What this task involves:
Retype the data below without altering anything.

--- Begin ---

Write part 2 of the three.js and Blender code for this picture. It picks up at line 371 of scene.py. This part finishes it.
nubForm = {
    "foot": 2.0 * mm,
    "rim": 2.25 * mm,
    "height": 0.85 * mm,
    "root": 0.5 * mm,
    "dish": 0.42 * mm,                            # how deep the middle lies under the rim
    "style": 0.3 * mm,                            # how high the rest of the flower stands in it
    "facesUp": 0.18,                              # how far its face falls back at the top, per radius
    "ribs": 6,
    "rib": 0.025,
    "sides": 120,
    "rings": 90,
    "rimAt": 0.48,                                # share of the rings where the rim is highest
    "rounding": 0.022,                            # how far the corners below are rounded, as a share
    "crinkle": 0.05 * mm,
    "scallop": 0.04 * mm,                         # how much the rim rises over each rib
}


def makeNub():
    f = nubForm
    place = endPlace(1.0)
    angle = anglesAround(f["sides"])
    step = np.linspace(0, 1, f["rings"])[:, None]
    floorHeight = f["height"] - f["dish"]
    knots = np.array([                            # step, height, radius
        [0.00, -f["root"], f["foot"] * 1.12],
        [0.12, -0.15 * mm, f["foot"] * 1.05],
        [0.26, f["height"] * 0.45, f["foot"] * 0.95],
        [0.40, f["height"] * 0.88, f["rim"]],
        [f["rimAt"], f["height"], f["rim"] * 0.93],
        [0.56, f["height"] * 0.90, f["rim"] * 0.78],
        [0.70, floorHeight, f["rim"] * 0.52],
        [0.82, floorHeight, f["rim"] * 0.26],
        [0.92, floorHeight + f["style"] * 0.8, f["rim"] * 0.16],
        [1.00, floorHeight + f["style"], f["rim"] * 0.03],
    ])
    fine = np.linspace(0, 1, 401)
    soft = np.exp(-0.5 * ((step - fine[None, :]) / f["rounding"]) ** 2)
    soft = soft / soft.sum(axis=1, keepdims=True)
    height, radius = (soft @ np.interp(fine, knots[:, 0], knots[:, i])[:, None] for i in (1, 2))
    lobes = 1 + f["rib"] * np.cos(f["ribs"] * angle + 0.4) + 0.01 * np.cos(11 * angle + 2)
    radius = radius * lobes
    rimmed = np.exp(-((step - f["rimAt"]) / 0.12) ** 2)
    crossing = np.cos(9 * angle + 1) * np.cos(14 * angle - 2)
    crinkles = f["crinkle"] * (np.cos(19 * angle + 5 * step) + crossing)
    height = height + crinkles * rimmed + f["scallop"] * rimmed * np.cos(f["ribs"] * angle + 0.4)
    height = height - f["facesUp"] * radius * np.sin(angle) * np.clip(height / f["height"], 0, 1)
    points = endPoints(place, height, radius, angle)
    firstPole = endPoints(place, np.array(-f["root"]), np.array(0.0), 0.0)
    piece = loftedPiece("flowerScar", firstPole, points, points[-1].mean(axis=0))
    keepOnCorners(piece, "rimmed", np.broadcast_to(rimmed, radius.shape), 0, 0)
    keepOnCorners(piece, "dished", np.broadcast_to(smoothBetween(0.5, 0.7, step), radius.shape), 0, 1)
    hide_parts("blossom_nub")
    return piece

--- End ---

Complete response:
Write part 2 of the three.js and Blender code for this picture. It picks up at line 371 of scene.py. This part finishes it.
nubForm = {
    "foot": 2.0 * mm,
    "rim": 2.25 * mm,
    "height": 0.85 * mm,
    "root": 0.5 * mm,
    "dish": 0.42 * mm,                            # how deep the middle lies under the rim
    "style": 0.3 * mm,                            # how high the rest of the flower stands in it
    "facesUp": 0.18,                              # how far its face falls back at the top, per radius
    "ribs": 6,
    "rib": 0.025,
    "sides": 120,
    "rings": 90,
    "rimAt": 0.48,                                # share of the rings where the rim is highest
    "rounding": 0.022,                            # how far the corners below are rounded, as a share
    "crinkle": 0.05 * mm,
    "scallop": 0.04 * mm,                         # how much the rim rises over each rib
}


def makeNub():
    f = nubForm
    place = endPlace(1.0)
    angle = anglesAround(f["sides"])
    step = np.linspace(0, 1, f["rings"])[:, None]
    floorHeight = f["height"] - f["dish"]
    knots = np.array([                            # step, height, radius
        [0.00, -f["root"], f["foot"] * 1.12],
        [0.12, -0.15 * mm, f["foot"] * 1.05],
        [0.26, f["height"] * 0.45, f["foot"] * 0.95],
        [0.40, f["height"] * 0.88, f["rim"]],
        [f["rimAt"], f["height"], f["rim"] * 0.93],
        [0.56, f["height"] * 0.90, f["rim"] * 0.78],
        [0.70, floorHeight, f["rim"] * 0.52],
        [0.82, floorHeight, f["rim"] * 0.26],
        [0.92, floorHeight + f["style"] * 0.8, f["rim"] * 0.16],
        [1.00, floorHeight + f["style"], f["rim"] * 0.03],
    ])
    fine = np.linspace(0, 1, 401)
    soft = np.exp(-0.5 * ((step - fine[None, :]) / f["rounding"]) ** 2)
    soft = soft / soft.sum(axis=1, keepdims=True)
    height, radius = (soft @ np.interp(fine, knots[:, 0], knots[:, i])[:, None] for i in (1, 2))
    lobes = 1 + f["rib"] * np.cos(f["ribs"] * angle + 0.4) + 0.01 * np.cos(11 * angle + 2)
    radius = radius * lobes
    rimmed = np.exp(-((step - f["rimAt"]) / 0.12) ** 2)
    crossing = np.cos(9 * angle + 1) * np.cos(14 * angle - 2)
    crinkles = f["crinkle"] * (np.cos(19 * angle + 5 * step) + crossing)
    height = height + crinkles * rimmed + f["scallop"] * rimmed * np.cos(f["ribs"] * angle + 0.4)
    height = height - f["facesUp"] * radius * np.sin(angle) * np.clip(height / f["height"], 0, 1)
    points = endPoints(place, height, radius, angle)
    firstPole = endPoints(place, np.array(-f["root"]), np.array(0.0), 0.0)
    piece = loftedPiece("flowerScar", firstPole, points, points[-1].mean(axis=0))
    keepOnCorners(piece, "rimmed", np.broadcast_to(rimmed, radius.shape), 0, 0)
    keepOnCorners(piece, "dished", np.broadcast_to(smoothBetween(0.5, 0.7, step), radius.shape), 0, 1)
    hide_parts("blossom_nub")
    return piece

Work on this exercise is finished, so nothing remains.